**What the task requires**:
Every entry must be duplicated precisely as written.

**Provided records**:
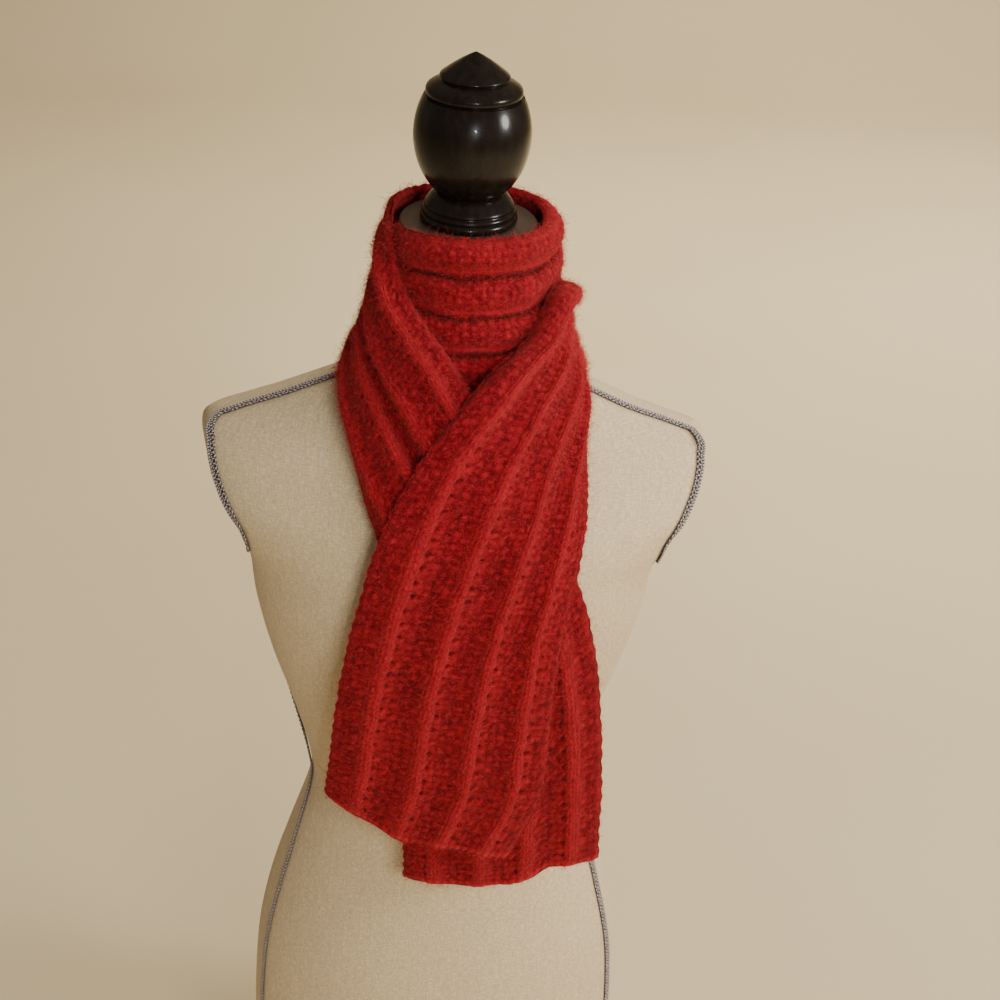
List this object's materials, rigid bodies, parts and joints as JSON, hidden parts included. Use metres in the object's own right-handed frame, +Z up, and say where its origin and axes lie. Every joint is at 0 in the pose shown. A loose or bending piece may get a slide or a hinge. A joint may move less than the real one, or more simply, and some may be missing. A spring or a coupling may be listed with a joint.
{
  "type": "scarf on dress form",
  "caption": "Ribbed knit scarf wound once round the neck of a limbless dress form, its two tails crossing at the front, on a small round stand.",
  "frame": {"origin": "middle of the underside of the stand's base, on the surface it stands on", "axes": "+Z up, -Y the front of the dress form, +X to the right of a viewer in front of it"},
  "size_m": [0.3888, 0.2813, 0.9882],
  "materials": {
    "knit": "fuzzy chunky wool, ribs raised over seed stitch",
    "linen": "plain weave with slubs, stretched smooth",
    "braid": "flat looped gimp braid",
    "plate": "satin",
    "dark_wood": "turned and lacquered, glossy"
  },
  "bodies": {
    "root": {"tail_over": "knit", "tail_under": "knit", "back_wrap": "knit", "neck_band": "knit", "torso": "linen", "braid_left": "braid", "braid_right": "braid", "neck_plate": "plate", "finial": "dark_wood", "post": "dark_wood", "base": "dark_wood"}
  },
  "joints": []
}
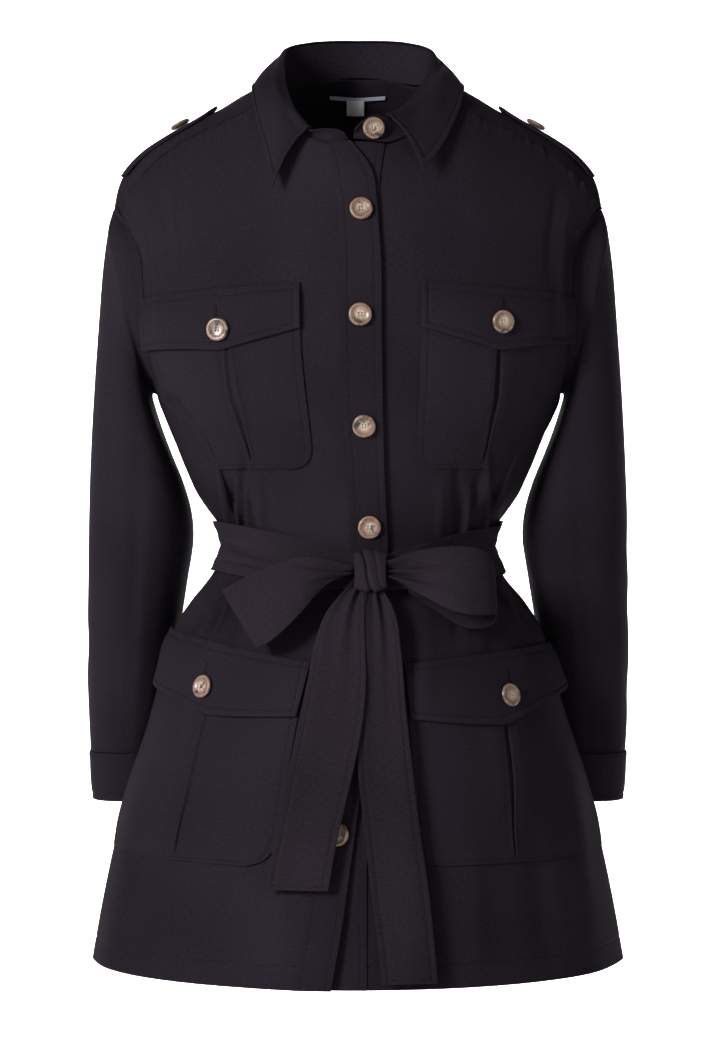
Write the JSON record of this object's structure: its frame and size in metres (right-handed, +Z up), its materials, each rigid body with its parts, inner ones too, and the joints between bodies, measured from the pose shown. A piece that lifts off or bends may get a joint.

**Correct answer**:
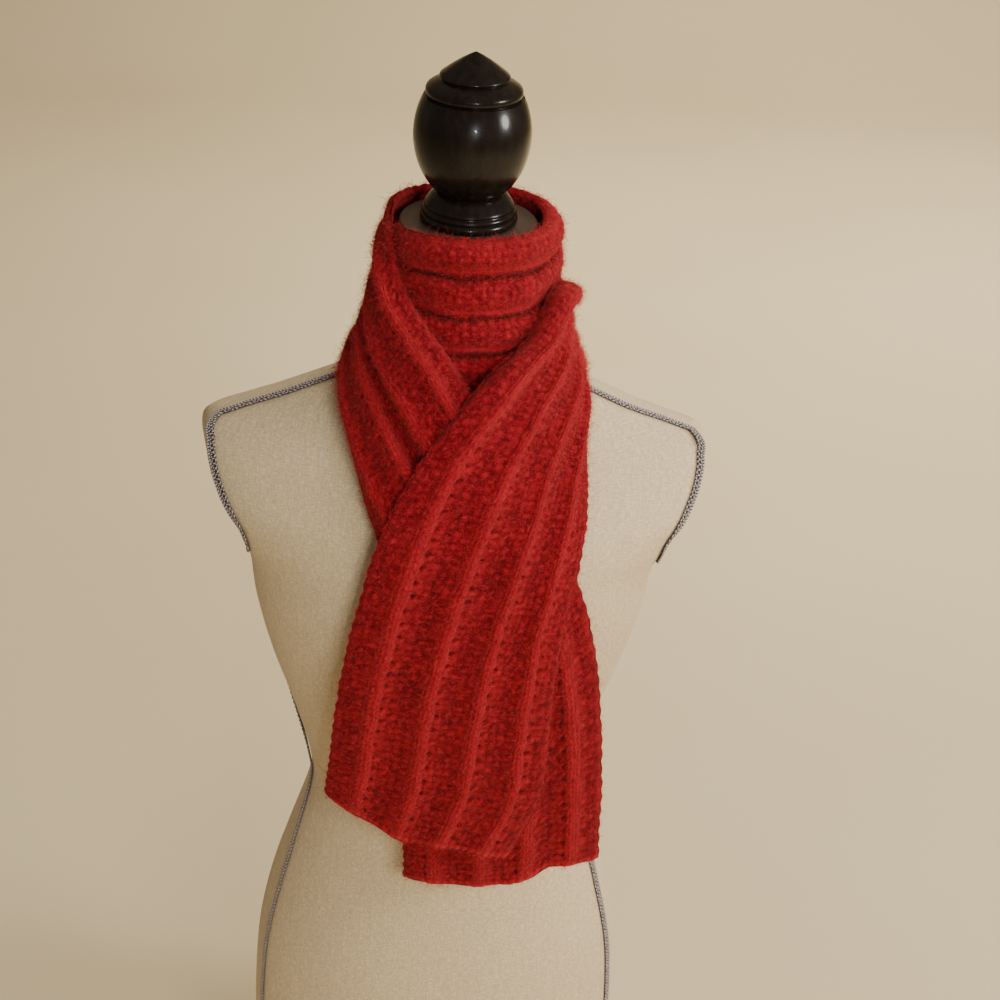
List this object's materials, rigid bodies, parts and joints as JSON, hidden parts included. Use metres in the object's own right-handed frame, +Z up, and say where its origin and axes lie. Every joint is at 0 in the pose shown. A loose or bending piece may get a slide or a hinge. A joint may move less than the real one, or more simply, and some may be missing. A spring or a coupling may be listed with a joint.
{
  "type": "scarf on dress form",
  "caption": "Ribbed knit scarf wound once round the neck of a limbless dress form, its two tails crossing at the front, on a small round stand.",
  "frame": {"origin": "middle of the underside of the stand's base, on the surface it stands on", "axes": "+Z up, -Y the front of the dress form, +X to the right of a viewer in front of it"},
  "size_m": [0.3888, 0.2813, 0.9882],
  "materials": {
    "knit": "fuzzy chunky wool, ribs raised over seed stitch",
    "linen": "plain weave with slubs, stretched smooth",
    "braid": "flat looped gimp braid",
    "plate": "satin",
    "dark_wood": "turned and lacquered, glossy"
  },
  "bodies": {
    "root": {"tail_over": "knit", "tail_under": "knit", "back_wrap": "knit", "neck_band": "knit", "torso": "linen", "braid_left": "braid", "braid_right": "braid", "neck_plate": "plate", "finial": "dark_wood", "post": "dark_wood", "base": "dark_wood"}
  },
  "joints": []
}
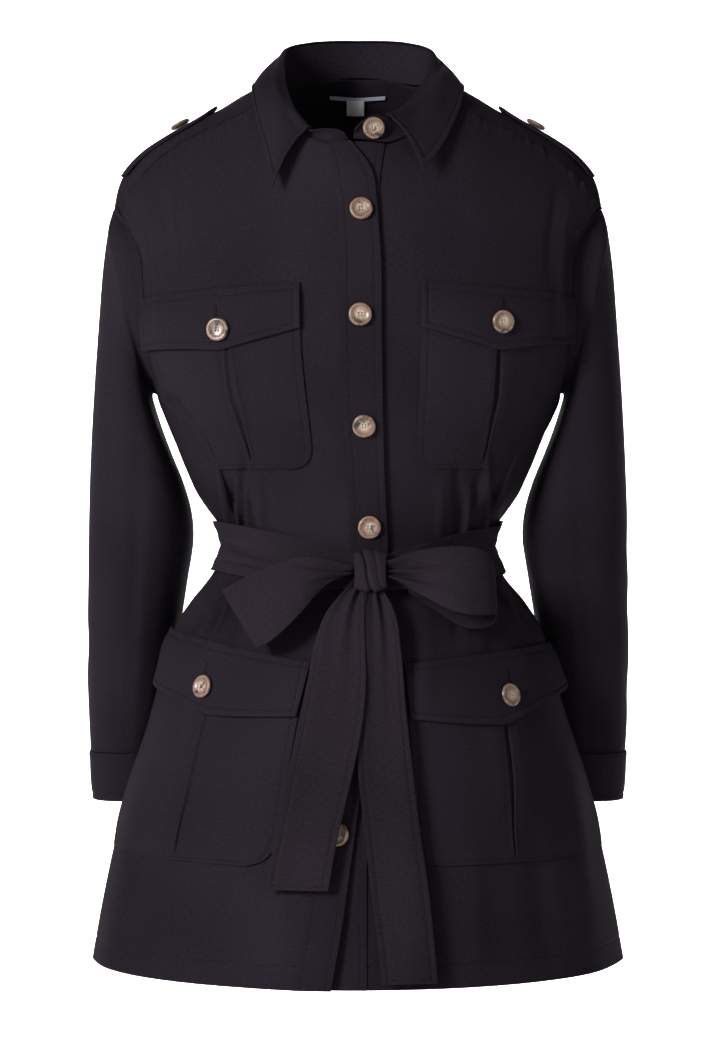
Write the JSON record of this object's structure: its frame and size in metres (right-handed, +Z up), its materials, each rigid body with its parts, inner ones too, and the joints between bodies, measured from the pose shown. A piece that lifts off or bends may get a joint.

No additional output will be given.